About Us

The South Side Home Movie Project (SSHMP) is a five-part initiative to collect, preserve, digitize, exhibit, and research home movies made by residents of Chicago’s South Side neighborhoods. The SSHMP seeks to increase understanding of the many histories and cultures comprising Chicago’s South Side, and of amateur filmmaking practices, by asking owners of home movies (shot on 8mm, Super8mm, 16mm film) to share their footage and describe it from their personal perspectives.

The project brings materials that are typically kept in private collections into public light and discussion. We aim to build an alternative, accessible visual record, filling gaps in existing written and visual histories, and ensuring that the diverse experiences and perspectives of South Siders will be available to larger audiences and to future generations.

Supported by the University of Chicago's Center for the Study of Race, Politics, & Culture, the Film Studies Center, the Women's Board of the University of Chicago, and the Office of Civic Engagement's Community Program Accelerator, the South Side Home Movie Project is both a film preservation project and a visual history of Chicago's South Side neighborhoods.

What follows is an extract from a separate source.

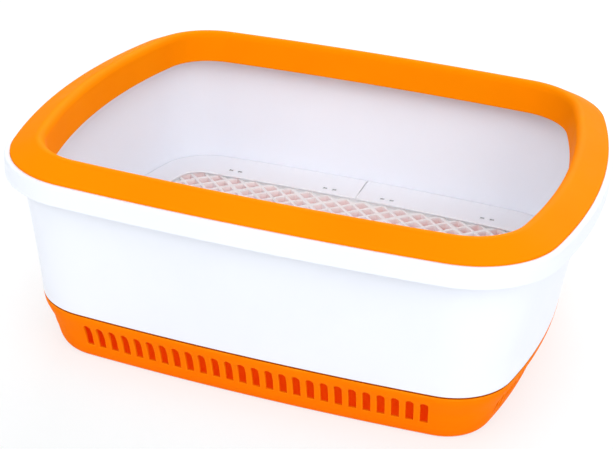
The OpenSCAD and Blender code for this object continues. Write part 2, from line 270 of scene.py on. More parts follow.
def joinSeams(mesh):
    # Points that share a place become one, and the faces are turned outwards
    work = bmesh.new()
    work.from_mesh(mesh)
    bmesh.ops.remove_doubles(work, verts=work.verts, dist=meshing["mergeReach"])
    if work.calc_volume(signed=True) < 0:
        bmesh.ops.reverse_faces(work, faces=work.faces)
    openEdges = sum(1 for e in work.edges if len(e.link_faces) != 2)
    print(mesh.name, "edges without two faces:", openEdges)
    work.to_mesh(mesh)
    work.free()


edgeMiddle = 0.3  # how far a rounded edge's middle lies inside its corner, as a share of its radius

baseTray = {
    "height": 54.0, "wall": 2.8, "inset": 28.3, "band": 5.0, "bandLean": 0.6, "waist": 9.3, "waistDrop": 5.5,
    "footReach": 13.0, "footHeight": 17.0, "footLean": 2.5, "bead": 1.7, "step": 2.0,
    # How the skin's two curves are pulled at their ends, and how far it runs under the floor
    "bandPull": (-0.6, -7), "waistPull": (0.4, 8), "footPull": (-1.5, -8.5), "floorPull": (6, 0),
    "floorLap": (10, 0),
    # The rim from the skin inwards, its rows painted lighter as rubbing wear and an edge highlight, and the
    # ends across and up of the ledge that is painted darker as shade
    "rimRounds": (0.5, 0.15, 0.25, 0.3), "rubbedRows": 12,
    "ledgeStart": 0.35, "ledgeSlack": 0.05, "ledgeTop": 0.1,
    "frontVents": 26, "frontPitch": 12.5, "frontWidth": 7.0,
    "sideVents": 27, "sidePitch": 10.3, "sideWidth": 5.8,
    # insideWear is the share of the lighter edge tone, painted as wear and an edge highlight, on the vents'
    # edges at the inner face
    "ventHeight": 24.5, "ventSill": 17.5, "ventEdge": 0.45, "ventFlat": 2.2, "insideWear": 0.5,
    "floorRings": (0.75, 0.5, 0.25),  # the floor's inner rings, as shares of its border
}
ventGrid = {
    "columns": 6, "rows": 9, "low": 15.6, "high": 43.9,  # a vent's cell
    "clear": 0.4,  # rows nearer than this to the vents' band are left out
    "cornerStep": 3.2,  # the width of a column round a corner
    "lent": 3,  # points that each of a vent's sides lends to its arch
    "beforeNext": 0.999999,  # the most of an arc that a column lies along
}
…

The South Side Home Movie Project was launched in 2005 by Professor Jacqueline Stewart (AM ’93, PhD ’99). Dr. Stewart's research and teaching explore African American film cultures from the origins of the medium to the present, as well as the archiving and preservation of moving images, and “orphan” media histories, including nontheatrical, amateur, and activist film and video. Stewart is a Professor in the Department of Cinema and Media Studies as well as Director of the Gray Center for Arts & Inquiry at the University of Chicago. She is the co-curator of the L.A. Rebellion Preservation Project at the UCLA Film and Television Archive and curator of Cinema 53, a film series at the historic Harper Theater in Hyde Park.

Project Manager/Archivist Candace Ming joined the project in November 2015 to manage the project's growing archive and expand it's visibility. Ming is a graduate of the Moving Image Archiving and Preservation program at New York University. Before joining the South Side Home Movie Project she worked as a Public Records Officer for the New York Police Department designing the infrastructure they would need to archive and store their vast collection of training films. She also worked at the Museum of Modern Art where she worked with Curator Ron Magliozzi and Conservateur Peter Williamson on the newly discovered outtakes of an unreleased Biograph Bert Williams film. Ming researched the lead actress in the film, identified as Odessa Warren Grey. Ming is also a board member for the Center for Home Movies, a national organization dedicated to the preservation of home movies from across the country.

Film and Video Projects Manager Sabrina Craig has been a film programmer in Chicago for over 20 years, developing community- based screenings, innovative film programs, and opportunities to engage with media artists at multiple sites, including Black Cinema House, Women in the Director’s Chair Film Festival, University of Chicago’s Logan Center for the Arts, and colleges and community centers throughout the Midwest. As a board member of the Peace and Justice Radio Project, she developed a youth media literacy curriculum used in Chicago public high schools and the Juvenile Temporary Detention Center. She served two years as Chair of the LSC of her daughter’s public school. MA, Northwestern University, Radio/TV/Film; BA, Pomona College, Language and Society.